• [Challenge]:
Reproduce, word for word, only the lines from the one containing "What OpenSCAD source" through the one containing "seam = 0.4; // [0.2:0.1:0.5]", both included.

• [Given records]:
__________
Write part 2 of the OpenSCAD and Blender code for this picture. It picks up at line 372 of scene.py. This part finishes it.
__________
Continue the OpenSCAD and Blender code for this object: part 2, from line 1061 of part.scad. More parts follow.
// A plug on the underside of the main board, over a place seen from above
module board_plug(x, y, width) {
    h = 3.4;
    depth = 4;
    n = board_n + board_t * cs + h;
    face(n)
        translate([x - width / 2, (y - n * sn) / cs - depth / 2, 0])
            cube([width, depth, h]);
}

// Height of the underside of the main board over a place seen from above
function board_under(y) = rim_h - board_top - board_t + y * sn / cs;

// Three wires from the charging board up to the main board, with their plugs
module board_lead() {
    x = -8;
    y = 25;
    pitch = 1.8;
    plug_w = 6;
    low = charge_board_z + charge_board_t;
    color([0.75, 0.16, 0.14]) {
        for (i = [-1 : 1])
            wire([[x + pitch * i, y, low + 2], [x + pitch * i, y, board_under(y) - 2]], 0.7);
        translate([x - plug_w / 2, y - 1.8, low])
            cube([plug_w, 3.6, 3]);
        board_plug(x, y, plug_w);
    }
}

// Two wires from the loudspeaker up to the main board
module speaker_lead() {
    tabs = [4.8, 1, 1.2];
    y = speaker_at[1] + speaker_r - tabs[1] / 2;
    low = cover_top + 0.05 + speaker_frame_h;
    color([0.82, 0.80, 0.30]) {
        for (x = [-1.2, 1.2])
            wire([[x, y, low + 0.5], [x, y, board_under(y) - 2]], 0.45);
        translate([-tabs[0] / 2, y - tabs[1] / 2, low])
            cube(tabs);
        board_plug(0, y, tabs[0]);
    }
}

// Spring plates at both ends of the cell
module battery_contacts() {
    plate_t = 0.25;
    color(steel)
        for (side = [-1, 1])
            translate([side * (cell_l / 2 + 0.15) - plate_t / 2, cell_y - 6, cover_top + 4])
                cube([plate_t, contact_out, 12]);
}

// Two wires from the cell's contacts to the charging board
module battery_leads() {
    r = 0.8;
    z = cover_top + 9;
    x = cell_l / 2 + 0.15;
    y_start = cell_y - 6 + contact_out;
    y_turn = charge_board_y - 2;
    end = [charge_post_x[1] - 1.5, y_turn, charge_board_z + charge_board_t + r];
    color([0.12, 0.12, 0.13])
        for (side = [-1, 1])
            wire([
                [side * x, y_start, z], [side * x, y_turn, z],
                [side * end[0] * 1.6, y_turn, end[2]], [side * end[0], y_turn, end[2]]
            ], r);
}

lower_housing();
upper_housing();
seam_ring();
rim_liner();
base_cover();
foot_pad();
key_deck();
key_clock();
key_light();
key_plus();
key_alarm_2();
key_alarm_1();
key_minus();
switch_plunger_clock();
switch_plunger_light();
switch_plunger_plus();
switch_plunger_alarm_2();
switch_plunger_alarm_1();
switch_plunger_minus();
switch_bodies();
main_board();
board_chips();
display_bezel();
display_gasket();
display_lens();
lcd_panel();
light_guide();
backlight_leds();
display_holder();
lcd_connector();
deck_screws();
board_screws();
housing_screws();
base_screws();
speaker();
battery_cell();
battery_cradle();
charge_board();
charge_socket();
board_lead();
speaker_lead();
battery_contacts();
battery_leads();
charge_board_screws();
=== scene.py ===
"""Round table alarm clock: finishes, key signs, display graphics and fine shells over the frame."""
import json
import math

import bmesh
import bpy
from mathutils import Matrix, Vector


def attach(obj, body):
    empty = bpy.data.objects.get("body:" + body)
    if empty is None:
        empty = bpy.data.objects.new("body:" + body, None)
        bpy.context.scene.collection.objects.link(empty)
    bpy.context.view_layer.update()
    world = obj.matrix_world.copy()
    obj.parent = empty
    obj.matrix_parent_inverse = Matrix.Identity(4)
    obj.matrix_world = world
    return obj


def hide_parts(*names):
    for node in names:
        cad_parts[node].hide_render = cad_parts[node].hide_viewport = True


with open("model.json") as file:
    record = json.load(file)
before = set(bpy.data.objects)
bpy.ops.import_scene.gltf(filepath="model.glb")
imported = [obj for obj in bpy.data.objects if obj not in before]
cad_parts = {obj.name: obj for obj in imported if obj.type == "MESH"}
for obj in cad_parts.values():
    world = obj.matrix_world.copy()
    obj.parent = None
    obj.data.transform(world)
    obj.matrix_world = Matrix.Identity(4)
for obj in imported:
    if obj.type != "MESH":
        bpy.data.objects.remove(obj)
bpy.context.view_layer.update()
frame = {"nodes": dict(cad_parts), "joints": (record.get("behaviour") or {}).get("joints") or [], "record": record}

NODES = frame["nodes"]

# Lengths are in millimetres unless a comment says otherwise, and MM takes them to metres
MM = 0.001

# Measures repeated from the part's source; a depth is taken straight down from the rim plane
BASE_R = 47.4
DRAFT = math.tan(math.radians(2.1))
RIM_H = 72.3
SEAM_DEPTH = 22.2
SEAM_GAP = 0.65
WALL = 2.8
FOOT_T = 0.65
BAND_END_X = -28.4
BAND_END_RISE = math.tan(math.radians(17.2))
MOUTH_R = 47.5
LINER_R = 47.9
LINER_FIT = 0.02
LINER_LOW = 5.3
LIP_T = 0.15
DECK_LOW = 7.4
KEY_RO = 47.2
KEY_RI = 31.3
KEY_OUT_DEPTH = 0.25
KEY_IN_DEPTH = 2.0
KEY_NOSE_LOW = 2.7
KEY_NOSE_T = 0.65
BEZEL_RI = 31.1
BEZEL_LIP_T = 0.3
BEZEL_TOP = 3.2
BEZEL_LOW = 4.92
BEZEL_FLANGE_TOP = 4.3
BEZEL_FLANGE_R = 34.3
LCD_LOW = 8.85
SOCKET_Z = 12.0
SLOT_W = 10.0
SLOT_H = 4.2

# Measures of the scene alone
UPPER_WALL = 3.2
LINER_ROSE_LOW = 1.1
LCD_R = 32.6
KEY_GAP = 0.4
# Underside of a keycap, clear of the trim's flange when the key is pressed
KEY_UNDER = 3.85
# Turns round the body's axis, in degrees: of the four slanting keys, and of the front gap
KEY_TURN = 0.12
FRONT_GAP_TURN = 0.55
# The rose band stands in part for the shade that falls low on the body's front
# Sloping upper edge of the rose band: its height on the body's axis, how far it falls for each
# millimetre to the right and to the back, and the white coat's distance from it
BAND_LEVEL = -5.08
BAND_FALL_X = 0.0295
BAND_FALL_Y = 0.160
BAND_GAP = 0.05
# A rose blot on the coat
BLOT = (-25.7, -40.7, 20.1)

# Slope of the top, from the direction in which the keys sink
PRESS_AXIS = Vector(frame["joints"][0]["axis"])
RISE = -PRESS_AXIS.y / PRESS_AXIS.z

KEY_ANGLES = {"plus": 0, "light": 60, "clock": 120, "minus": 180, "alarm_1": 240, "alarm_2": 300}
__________
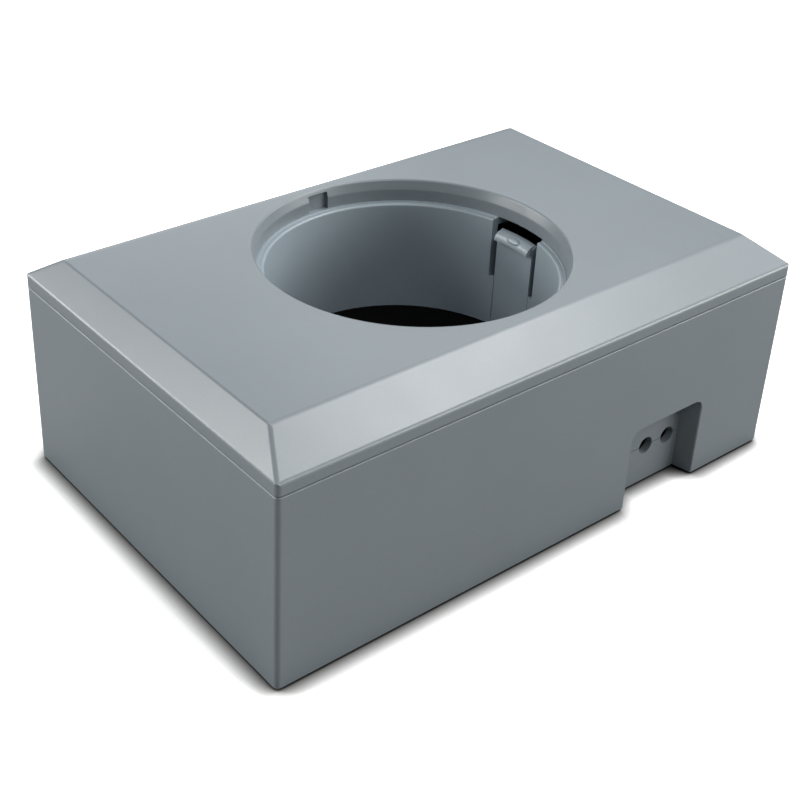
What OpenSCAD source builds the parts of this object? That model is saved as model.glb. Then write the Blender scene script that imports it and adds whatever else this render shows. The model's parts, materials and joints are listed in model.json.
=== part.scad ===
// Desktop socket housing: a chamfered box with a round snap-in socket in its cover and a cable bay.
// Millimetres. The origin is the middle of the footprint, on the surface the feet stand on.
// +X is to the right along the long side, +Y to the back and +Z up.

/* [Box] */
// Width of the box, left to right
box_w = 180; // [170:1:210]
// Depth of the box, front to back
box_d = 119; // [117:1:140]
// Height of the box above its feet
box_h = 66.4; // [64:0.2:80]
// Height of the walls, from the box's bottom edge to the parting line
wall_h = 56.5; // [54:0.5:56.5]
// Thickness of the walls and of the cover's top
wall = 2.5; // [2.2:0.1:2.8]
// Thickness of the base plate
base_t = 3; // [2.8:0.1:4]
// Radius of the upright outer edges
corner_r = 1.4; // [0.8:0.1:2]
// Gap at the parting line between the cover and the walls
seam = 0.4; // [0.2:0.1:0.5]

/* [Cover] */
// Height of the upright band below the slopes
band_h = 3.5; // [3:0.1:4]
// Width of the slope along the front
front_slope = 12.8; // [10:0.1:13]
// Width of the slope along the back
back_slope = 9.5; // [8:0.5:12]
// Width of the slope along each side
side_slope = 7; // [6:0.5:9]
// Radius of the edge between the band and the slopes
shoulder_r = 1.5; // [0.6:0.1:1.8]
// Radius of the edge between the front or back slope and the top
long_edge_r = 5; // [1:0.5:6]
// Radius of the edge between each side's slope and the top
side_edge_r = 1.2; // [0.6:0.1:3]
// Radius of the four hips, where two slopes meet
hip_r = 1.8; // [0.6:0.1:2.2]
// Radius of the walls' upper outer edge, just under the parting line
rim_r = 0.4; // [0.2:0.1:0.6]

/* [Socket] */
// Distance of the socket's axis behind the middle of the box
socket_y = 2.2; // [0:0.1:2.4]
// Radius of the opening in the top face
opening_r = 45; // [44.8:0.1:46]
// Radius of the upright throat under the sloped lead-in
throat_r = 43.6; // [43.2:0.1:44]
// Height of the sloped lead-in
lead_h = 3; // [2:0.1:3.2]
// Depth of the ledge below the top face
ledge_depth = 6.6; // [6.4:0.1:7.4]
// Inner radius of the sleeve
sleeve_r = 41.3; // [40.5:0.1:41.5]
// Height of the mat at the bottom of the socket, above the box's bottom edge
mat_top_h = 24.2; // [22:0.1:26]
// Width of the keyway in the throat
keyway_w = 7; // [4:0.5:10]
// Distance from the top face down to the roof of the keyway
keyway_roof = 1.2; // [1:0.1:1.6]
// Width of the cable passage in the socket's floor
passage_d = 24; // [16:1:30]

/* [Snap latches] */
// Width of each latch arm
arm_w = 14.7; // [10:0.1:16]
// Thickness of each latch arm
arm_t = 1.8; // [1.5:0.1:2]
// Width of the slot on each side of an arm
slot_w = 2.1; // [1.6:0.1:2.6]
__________
• [Problem solution]:
What OpenSCAD source builds the parts of this object? That model is saved as model.glb. Then write the Blender scene script that imports it and adds whatever else this render shows. The model's parts, materials and joints are listed in model.json.
=== part.scad ===
// Desktop socket housing: a chamfered box with a round snap-in socket in its cover and a cable bay.
// Millimetres. The origin is the middle of the footprint, on the surface the feet stand on.
// +X is to the right along the long side, +Y to the back and +Z up.

/* [Box] */
// Width of the box, left to right
box_w = 180; // [170:1:210]
// Depth of the box, front to back
box_d = 119; // [117:1:140]
// Height of the box above its feet
box_h = 66.4; // [64:0.2:80]
// Height of the walls, from the box's bottom edge to the parting line
wall_h = 56.5; // [54:0.5:56.5]
// Thickness of the walls and of the cover's top
wall = 2.5; // [2.2:0.1:2.8]
// Thickness of the base plate
base_t = 3; // [2.8:0.1:4]
// Radius of the upright outer edges
corner_r = 1.4; // [0.8:0.1:2]
// Gap at the parting line between the cover and the walls
seam = 0.4; // [0.2:0.1:0.5]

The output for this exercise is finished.